By Shane Michael Hatton, Major Street Publishing, $29.95.

Communicate a message that counts in moments that matter. That’s the essence of Lead The Room.

Leadership and communication expert Hatton gives us food for thought. As witnessed by recent world events, in those moments of substance, it’s the leadership that matters. Being more globally connected, ‘people aren’t just looking for something that can inform them, they are looking to someone who will lead us’. This is a book about making those moments count.

It’s an interesting thought: how many of our greatest achievements in life are born of moments of deep uncertainty. Think. How often has the fear of the climb pulled you back into the comfort and safety of the familiar? As Hatton points out: “only those who decide to challenge this uncertainty, to take that next step forward, experience the elation of a new perspective, the thrill of success and the joy of completion that are the rewards of conquering their mountain”. Afterwards, looking back, we wonder why we had hesitated in the first place.
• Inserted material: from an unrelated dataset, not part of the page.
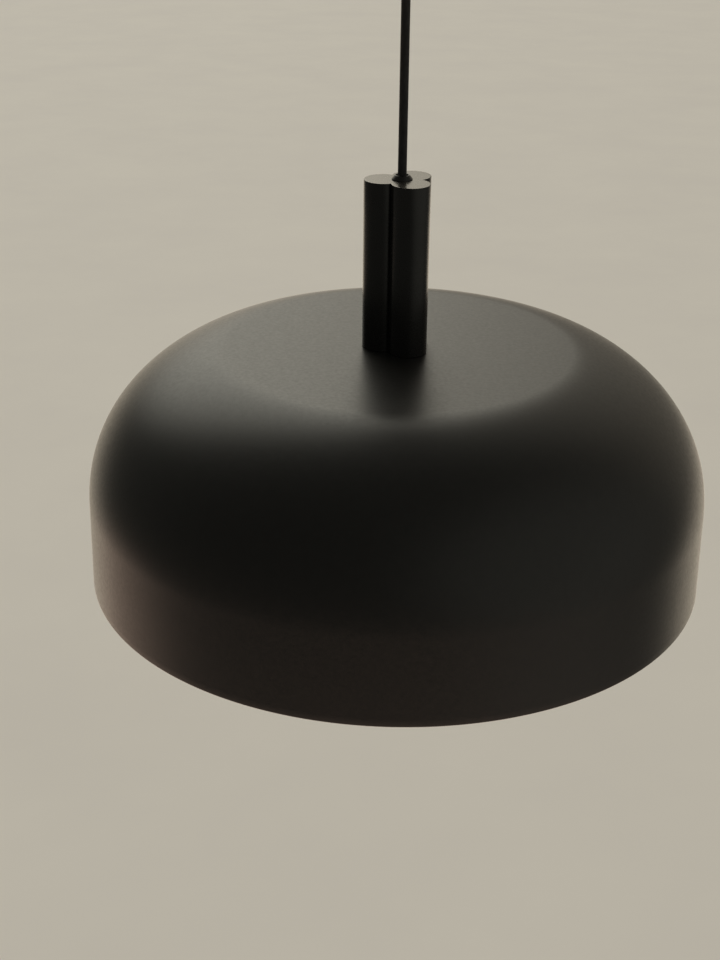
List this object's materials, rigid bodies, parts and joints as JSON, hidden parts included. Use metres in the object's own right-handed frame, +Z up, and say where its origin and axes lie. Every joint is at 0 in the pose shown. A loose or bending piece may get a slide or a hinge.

Hatton is much happier to equip you to leverage your platform to lead and mobilise your team. “My goal in writing this book isn’t to help you become a better speaker. I want to help you become a more effective leader.”

This is “not just a book about presentation skills (though if it helps you nail your next presentation that’s great), my aim with Lead the Room is that it equips you to leverage your platform to lead and mobilise your team and help you become a more effective leader”.

“If you want people to remember your message, then you need to make it memorable. If your audience can’t remember your message, it isn’t that they have a retention issue; it’s that you have a communication issue.”

A great message is easy to remember and hard to forget. Your idea should be succinct enough that people can recall it while being stimulating enough that it is hard for them to forget. In order to do that it needs to connect at three different levels: logic, emotion, aspiration.

To be eloquent speakers, we need more authentic communicators.